WHAT IS REQUIRED - Repeat, exactly, the run of lines that opens with the line containing "end_gutters();" and closes with the line containing "from mathutils import Matrix, Vector", and leave all other lines out.

RECORDS TO PROCESS -

+ + + + + + +

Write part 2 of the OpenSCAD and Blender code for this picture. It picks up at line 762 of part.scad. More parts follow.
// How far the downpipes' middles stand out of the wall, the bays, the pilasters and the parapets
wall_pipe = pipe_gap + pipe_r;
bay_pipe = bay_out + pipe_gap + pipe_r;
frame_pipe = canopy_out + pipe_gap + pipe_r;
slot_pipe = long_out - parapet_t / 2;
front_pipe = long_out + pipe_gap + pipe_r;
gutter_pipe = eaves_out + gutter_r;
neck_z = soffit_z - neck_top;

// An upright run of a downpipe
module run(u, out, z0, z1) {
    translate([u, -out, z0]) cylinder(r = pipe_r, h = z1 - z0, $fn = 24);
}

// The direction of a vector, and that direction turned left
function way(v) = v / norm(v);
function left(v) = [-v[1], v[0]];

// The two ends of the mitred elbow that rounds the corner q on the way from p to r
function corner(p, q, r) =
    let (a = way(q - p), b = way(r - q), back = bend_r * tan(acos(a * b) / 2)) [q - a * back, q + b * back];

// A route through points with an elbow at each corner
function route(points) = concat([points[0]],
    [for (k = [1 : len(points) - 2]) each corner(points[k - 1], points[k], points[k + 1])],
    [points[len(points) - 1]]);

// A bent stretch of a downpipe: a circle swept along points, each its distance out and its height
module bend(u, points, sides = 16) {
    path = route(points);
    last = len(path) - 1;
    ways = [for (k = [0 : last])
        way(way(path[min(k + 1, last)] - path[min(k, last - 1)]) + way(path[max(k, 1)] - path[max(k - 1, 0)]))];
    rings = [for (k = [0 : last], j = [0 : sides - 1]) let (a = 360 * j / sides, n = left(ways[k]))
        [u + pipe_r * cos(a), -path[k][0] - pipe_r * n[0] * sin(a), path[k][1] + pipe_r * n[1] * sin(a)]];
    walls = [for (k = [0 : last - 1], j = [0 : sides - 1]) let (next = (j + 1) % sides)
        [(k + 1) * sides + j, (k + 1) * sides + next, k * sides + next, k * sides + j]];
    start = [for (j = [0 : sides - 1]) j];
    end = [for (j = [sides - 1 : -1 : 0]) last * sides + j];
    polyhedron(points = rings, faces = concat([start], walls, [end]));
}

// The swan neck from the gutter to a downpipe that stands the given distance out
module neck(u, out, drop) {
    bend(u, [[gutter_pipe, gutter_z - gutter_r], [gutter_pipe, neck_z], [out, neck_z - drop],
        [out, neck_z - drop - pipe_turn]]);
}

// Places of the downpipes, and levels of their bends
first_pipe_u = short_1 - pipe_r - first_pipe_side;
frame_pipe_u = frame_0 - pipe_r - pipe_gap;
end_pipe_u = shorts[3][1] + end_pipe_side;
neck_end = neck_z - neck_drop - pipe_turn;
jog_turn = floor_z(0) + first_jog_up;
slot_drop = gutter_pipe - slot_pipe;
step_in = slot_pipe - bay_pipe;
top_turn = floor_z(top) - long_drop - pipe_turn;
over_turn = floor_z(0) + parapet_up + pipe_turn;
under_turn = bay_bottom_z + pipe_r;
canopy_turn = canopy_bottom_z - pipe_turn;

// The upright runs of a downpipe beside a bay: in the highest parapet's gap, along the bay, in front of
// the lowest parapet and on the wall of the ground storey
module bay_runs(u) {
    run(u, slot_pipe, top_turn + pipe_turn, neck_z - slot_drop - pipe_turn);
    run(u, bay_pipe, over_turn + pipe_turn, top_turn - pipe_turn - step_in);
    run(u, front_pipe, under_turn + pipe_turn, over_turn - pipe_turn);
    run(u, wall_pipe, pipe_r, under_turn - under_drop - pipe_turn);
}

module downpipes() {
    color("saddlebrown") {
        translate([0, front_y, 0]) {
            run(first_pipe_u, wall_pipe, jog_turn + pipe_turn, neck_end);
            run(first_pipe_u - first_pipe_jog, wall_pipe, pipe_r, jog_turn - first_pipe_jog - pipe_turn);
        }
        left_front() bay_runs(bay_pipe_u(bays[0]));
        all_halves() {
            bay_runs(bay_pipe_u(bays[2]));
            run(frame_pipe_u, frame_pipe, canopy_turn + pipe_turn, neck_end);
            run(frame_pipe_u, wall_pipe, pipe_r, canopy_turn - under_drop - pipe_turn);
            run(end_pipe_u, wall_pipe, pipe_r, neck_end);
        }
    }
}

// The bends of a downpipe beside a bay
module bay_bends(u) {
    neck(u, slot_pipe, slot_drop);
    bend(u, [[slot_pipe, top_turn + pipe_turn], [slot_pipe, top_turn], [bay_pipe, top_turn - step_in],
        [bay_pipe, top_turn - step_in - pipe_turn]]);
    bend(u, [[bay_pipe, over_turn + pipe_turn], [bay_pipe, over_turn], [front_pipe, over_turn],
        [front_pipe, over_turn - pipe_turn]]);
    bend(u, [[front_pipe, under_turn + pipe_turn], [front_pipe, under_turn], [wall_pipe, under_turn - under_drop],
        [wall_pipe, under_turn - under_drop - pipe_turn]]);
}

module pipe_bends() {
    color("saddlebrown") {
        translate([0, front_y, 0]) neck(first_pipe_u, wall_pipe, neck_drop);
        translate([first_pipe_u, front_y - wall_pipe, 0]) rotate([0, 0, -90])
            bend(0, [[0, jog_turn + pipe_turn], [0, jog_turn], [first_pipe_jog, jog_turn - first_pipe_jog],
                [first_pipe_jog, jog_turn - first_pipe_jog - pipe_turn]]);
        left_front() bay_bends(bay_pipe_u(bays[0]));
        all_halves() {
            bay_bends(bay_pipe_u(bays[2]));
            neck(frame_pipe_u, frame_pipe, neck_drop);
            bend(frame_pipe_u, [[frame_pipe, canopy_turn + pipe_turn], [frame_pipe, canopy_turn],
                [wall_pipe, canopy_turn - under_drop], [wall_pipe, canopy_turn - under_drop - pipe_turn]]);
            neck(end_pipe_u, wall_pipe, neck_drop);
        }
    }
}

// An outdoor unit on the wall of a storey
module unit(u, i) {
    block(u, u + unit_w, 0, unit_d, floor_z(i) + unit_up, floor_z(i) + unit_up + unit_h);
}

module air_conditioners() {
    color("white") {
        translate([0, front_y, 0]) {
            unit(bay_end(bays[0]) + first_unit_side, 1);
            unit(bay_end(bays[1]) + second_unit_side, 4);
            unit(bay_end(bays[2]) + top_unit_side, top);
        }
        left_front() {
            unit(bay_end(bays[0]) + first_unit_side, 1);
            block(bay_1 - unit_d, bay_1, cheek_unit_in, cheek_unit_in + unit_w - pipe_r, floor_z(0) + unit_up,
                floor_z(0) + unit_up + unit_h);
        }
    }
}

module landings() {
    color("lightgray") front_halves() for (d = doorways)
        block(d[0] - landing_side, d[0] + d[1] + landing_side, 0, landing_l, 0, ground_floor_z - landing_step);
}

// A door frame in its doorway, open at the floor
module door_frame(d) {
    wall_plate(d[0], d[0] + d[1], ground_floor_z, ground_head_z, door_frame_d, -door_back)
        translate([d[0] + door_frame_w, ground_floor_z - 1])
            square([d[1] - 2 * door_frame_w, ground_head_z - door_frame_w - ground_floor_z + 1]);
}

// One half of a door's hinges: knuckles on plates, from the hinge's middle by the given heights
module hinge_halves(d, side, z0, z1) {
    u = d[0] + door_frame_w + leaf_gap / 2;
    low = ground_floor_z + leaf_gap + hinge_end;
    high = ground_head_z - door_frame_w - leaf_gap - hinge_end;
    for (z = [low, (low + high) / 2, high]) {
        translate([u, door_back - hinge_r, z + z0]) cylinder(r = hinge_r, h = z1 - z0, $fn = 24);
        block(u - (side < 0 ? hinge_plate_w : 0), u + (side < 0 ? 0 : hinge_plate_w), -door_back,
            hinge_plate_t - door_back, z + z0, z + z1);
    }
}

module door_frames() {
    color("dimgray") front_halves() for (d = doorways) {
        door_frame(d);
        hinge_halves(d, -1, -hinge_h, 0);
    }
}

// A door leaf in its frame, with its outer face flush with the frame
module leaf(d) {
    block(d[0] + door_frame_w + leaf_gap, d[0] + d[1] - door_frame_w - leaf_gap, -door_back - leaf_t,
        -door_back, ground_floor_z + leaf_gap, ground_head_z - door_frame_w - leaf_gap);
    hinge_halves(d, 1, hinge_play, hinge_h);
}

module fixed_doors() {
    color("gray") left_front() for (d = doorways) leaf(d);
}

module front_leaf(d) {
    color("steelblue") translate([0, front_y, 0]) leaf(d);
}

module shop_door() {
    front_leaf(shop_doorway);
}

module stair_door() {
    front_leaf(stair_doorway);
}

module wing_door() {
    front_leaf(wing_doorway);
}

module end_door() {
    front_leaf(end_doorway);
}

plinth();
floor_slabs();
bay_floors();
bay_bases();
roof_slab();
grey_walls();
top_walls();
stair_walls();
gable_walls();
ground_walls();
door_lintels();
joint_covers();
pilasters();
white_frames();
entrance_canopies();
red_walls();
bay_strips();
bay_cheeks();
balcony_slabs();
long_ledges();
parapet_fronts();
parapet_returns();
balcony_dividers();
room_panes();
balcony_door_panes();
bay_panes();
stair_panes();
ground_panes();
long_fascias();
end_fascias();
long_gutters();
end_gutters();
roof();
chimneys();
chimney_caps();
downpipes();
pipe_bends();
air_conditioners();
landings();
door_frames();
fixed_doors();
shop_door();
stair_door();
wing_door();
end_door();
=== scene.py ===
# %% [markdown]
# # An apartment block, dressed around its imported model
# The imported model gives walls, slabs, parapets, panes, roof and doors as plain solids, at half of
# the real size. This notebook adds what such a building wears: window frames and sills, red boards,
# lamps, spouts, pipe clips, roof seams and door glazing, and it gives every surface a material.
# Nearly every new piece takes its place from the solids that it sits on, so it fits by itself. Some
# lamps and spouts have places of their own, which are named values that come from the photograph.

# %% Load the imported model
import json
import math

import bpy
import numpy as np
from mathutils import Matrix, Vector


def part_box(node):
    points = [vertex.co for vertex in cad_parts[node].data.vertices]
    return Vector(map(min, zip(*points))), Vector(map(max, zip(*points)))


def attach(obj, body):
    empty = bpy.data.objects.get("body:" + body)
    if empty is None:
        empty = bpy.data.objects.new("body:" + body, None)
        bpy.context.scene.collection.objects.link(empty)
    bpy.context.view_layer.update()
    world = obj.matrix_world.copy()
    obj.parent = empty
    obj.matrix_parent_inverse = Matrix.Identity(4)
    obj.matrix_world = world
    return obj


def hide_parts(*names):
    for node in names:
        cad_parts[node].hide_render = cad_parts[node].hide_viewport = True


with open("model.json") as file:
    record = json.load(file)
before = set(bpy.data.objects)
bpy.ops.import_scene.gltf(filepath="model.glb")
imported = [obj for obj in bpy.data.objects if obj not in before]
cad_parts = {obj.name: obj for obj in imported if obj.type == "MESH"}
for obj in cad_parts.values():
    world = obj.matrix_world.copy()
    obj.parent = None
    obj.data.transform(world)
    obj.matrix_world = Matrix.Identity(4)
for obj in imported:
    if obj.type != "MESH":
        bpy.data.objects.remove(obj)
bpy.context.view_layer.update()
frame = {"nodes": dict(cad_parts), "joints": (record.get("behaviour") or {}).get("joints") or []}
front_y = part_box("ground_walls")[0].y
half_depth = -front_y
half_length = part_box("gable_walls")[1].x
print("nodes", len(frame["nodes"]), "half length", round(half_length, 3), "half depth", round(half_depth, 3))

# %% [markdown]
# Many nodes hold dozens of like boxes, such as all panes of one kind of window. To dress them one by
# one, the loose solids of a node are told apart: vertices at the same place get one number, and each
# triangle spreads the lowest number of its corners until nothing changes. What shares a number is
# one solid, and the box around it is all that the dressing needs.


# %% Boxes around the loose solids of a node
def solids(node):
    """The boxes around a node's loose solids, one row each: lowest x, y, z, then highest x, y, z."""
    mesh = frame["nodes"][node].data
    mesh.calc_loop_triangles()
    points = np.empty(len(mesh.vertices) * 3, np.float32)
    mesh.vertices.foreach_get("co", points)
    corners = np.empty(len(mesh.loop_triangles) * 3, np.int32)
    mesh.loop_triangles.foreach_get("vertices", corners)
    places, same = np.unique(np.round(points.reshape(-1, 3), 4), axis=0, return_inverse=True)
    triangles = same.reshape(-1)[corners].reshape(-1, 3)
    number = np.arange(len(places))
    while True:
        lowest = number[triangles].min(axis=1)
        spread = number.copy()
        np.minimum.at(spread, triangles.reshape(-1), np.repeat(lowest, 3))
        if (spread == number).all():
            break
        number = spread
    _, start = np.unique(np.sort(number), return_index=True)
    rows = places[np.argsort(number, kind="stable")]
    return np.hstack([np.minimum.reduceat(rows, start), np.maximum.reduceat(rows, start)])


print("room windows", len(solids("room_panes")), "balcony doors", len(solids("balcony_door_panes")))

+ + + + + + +

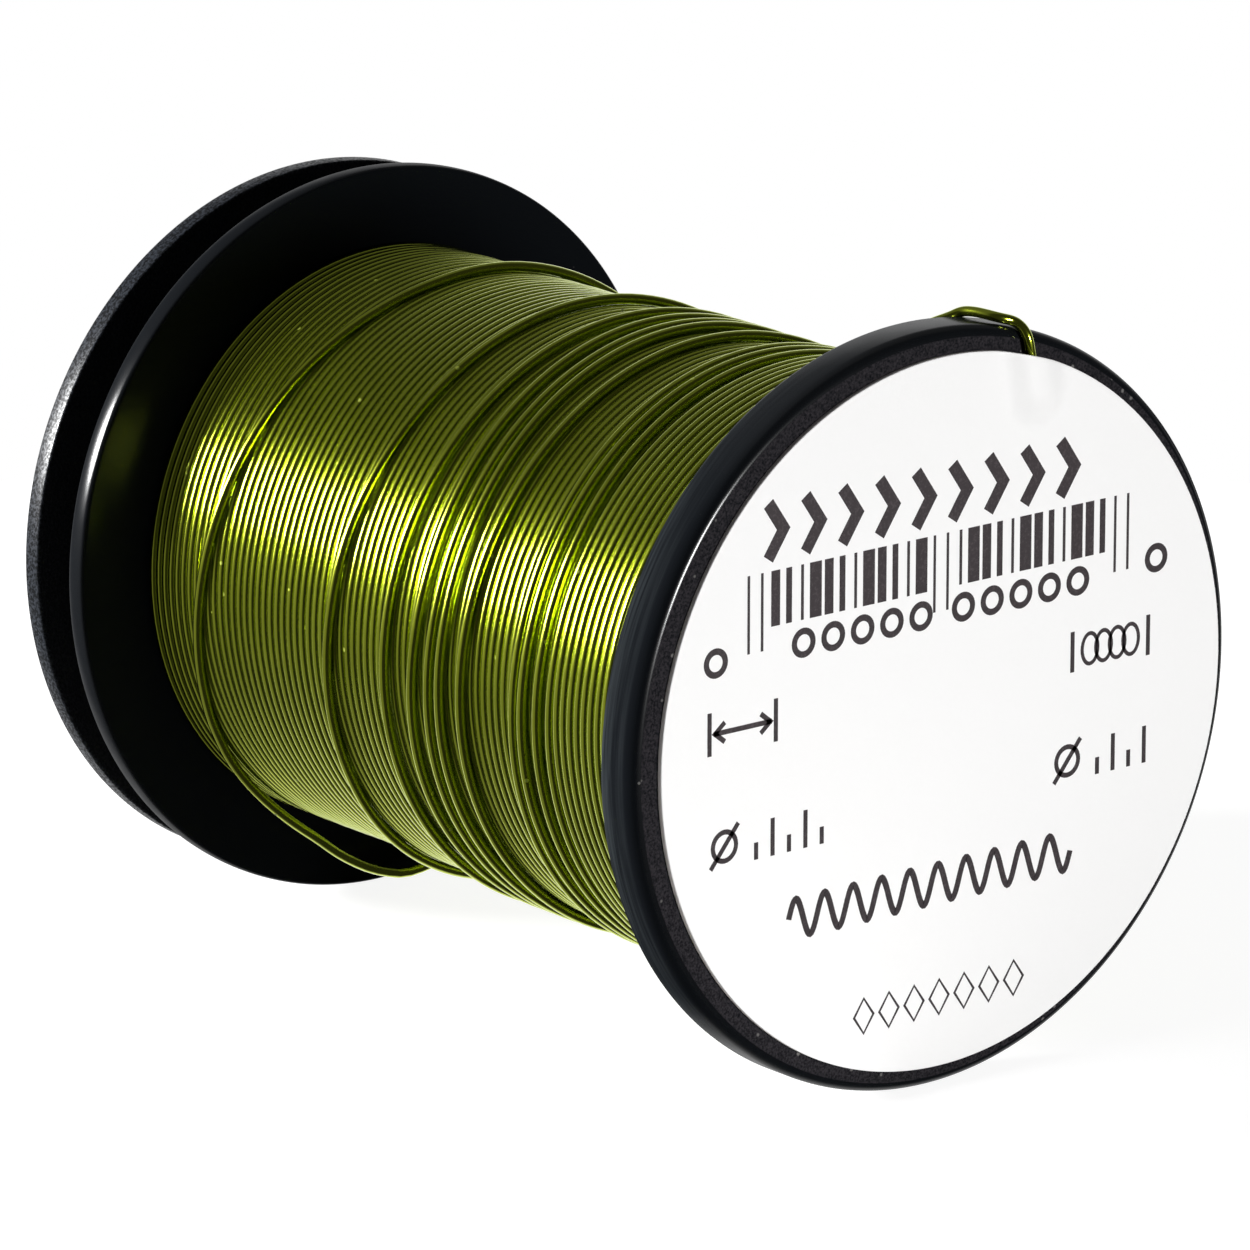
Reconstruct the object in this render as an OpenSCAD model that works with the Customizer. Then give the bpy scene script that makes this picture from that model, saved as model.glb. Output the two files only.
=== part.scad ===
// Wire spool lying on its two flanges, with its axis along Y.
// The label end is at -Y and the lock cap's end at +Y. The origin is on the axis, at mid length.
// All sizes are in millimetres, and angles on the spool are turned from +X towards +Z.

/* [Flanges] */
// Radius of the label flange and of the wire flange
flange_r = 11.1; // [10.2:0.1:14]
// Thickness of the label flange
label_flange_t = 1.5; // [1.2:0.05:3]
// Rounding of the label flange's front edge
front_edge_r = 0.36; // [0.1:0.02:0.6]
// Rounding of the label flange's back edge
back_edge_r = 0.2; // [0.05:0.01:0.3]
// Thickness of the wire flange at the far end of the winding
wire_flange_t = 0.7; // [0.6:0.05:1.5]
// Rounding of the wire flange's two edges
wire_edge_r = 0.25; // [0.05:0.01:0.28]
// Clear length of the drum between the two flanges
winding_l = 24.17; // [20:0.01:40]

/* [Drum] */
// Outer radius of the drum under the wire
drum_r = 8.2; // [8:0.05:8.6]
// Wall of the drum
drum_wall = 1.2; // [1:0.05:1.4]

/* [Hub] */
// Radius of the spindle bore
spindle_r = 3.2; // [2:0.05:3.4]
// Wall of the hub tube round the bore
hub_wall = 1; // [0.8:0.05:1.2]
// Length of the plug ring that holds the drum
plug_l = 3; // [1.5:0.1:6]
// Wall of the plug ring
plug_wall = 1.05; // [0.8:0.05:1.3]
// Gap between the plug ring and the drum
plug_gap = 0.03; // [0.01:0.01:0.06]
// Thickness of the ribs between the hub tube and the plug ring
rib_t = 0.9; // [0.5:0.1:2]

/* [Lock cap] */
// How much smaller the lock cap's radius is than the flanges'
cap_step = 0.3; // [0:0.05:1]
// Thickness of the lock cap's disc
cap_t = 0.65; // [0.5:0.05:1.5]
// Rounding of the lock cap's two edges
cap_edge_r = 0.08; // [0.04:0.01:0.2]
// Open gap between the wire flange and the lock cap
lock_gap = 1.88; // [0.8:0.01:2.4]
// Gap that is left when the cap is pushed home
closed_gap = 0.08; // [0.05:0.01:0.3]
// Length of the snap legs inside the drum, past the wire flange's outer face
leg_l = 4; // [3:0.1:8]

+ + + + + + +

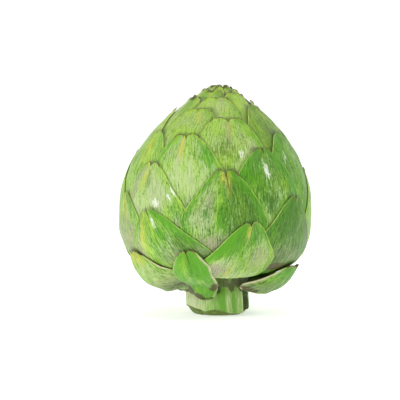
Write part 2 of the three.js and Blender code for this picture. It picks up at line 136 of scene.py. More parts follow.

+ + + + + + +

ANSWER FOR THE TASK -
end_gutters();
roof();
chimneys();
chimney_caps();
downpipes();
pipe_bends();
air_conditioners();
landings();
door_frames();
fixed_doors();
shop_door();
stair_door();
wing_door();
end_door();
=== scene.py ===
# %% [markdown]
# # An apartment block, dressed around its imported model
# The imported model gives walls, slabs, parapets, panes, roof and doors as plain solids, at half of
# the real size. This notebook adds what such a building wears: window frames and sills, red boards,
# lamps, spouts, pipe clips, roof seams and door glazing, and it gives every surface a material.
# Nearly every new piece takes its place from the solids that it sits on, so it fits by itself. Some
# lamps and spouts have places of their own, which are named values that come from the photograph.

# %% Load the imported model
import json
import math

import bpy
import numpy as np
from mathutils import Matrix, Vector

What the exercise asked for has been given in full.